Remember, it’s important to select a company with transparent pricing, effective quality controls in place, and a reputation for stellar customer service. For more tips, read our guide to choosing the best DTF printing service partner.  

Common Mistakes That Drive Printing Costs Up

Even with the right supplier and a solid ordering strategy, small process mistakes can quietly undo your cost savings. These are the most common missteps businesses make at each stage of the DTF printing process, and what to do instead.

  • Uploading low-resolution artwork: Low-resolution files produce blurry, pixelated transfers that require reprints. The cost of reprinting always exceeds the time saved by rushing file preparation. Verify artwork meets resolution requirements before uploading.

  • Ignoring heat press guidelines: Incorrect temperature, pressure, or timing causes transfer failure, ruining both the transfer and the garment. Heat press specifications aren't suggestions. They're engineering requirements that directly affect your cost per successful print.

  • Using transparency effects in designs: Transparency effects don't translate properly to DTF transfers, creating inconsistent opacity and poor adhesion. Use lighter colors or gradual color transitions to achieve similar visual effects while maintaining transfer integrity.

  • Ordering reactively instead of proactively: Placing small, separate orders for each job as it arrives is one of the most common and costly habits in apparel printing. Consolidating orders and planning ahead unlocks bulk pricing and reduces the per-unit cost on every print you produce.

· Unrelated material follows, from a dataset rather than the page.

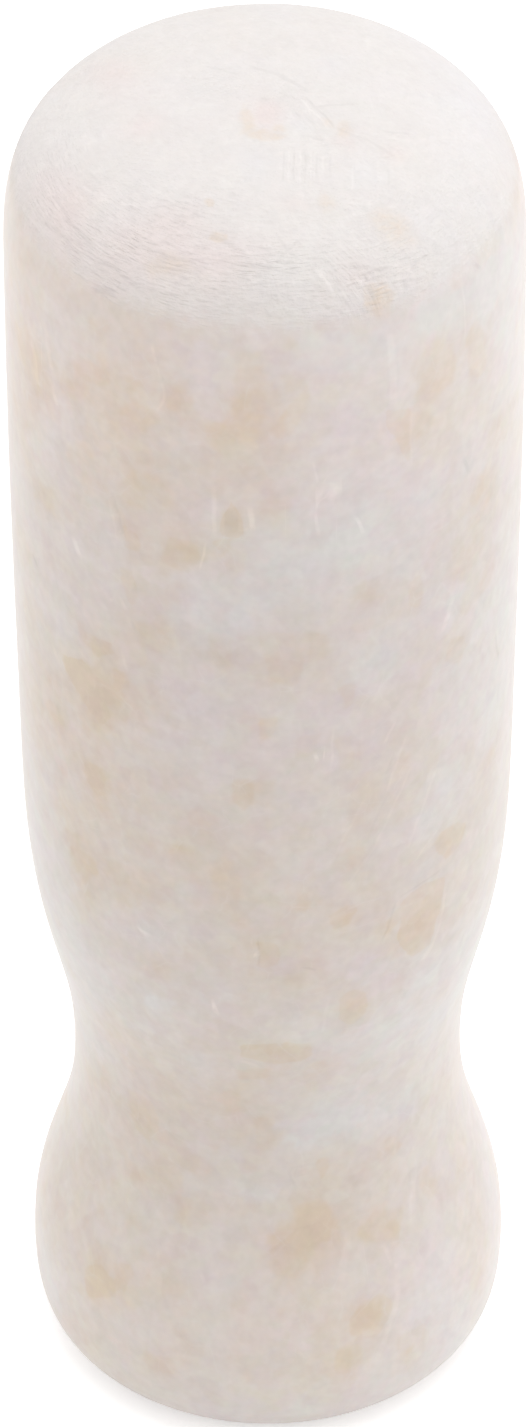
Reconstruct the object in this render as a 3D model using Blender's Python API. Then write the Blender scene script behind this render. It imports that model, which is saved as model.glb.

Frequently Asked Questions

How do gang sheets reduce printing costs?

Gang sheets fit multiple designs onto a single transfer sheet, eliminating the wasted material that comes from printing one design per sheet, which lowers the per-unit cost across every design in the order.

Is it cheaper to outsource DTF printing or do it in house?

For most small and mid-sized businesses, outsourcing to a reliable DTF transfer supplier is more cost-effective once you factor in equipment, maintenance, downtime, and labor, all of which add significant overhead to in-house production.

How much can I save by ordering DTF transfers in bulk?

Bulk ordering reduces per-unit costs by spreading fixed production expenses across more units, with savings compounding further when combined with optimized gang sheet layouts.

What file format is best for DTF transfers to avoid reprints?

PNG files at 300 DPI or higher are the industry standard for DTF transfers, as they preserve color accuracy and detail without the transparency issues that commonly cause application errors and reprints.